The first piece of music I clearly remember hearing scratching and wobbling its way around that old turntable was the complicated, but haunting and lovely (and therefore, to a child, magical) voice of a lone cello. I asked my parents to play it again and again. Something about that voice, keening alone into the long, dark northern night, something wild but controlled, full of agony but joyful in its expression of that agony, something in that voice latched on to small me and was the beginning of my love affair with music.

I quickly forgot that voice in favor of the bad pop of the early nineties — who needs all that complication, that unbearably intense emotion, when you can have Ace of Base and be superficially happy?

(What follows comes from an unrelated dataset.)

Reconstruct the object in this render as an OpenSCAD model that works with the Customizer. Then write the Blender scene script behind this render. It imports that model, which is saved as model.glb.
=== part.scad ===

Years later, after several moves, I dug a box out of my parents’ basement and went to work sorting which records I’d like to keep. Now these articles were fully consigned to history and nostalgia, or some kind of hip retro style. I set aside Rolling Stones album after Rolling Stones album, thrilled at how cool I’d be for having these in “the original” and being able to play them on that brave old turntable, miraculously still soldiering on at more than twice my age.

Then I found it. I recognized the cover, though the words on it were foreign to me: Rostropovich. Bach. Cello suites.

I played it over and over and over. Lying on my back on the hardwood floor in the heat of a New England summer, for hours and hours, closing my eyes and letting that terrible voice wash over me. Later, when I started driving, I bought the same recording on CD so I could hear it in my car in the course of my endless (to a teenager) rovings over long and winding New England roads, so that voice could accompany me in my restlessness. I was shocked to find the recording cold and sterile — the crime of the digital age. The warmth, the lived-in, loved uniqueness of the voice of the record on the turntable had disappeared.

Today, Mstislav Rostropovich died in Moscow. The New York Times says that we owe him something politically. This may be true, but, uncharacteristically, I have trouble relating to that.

I owe him some of my wildness, my restlessness, some of my love of solitude. I have never seen him play, and his other recordings and vast repertoire did not register for me, though I possess some of them, as I read his obituary. Those long, cold northern nights, that awakening to the voice of the cello, did register. I remain deeply grateful to the man who delivered that voice, across time and space, into my young heart.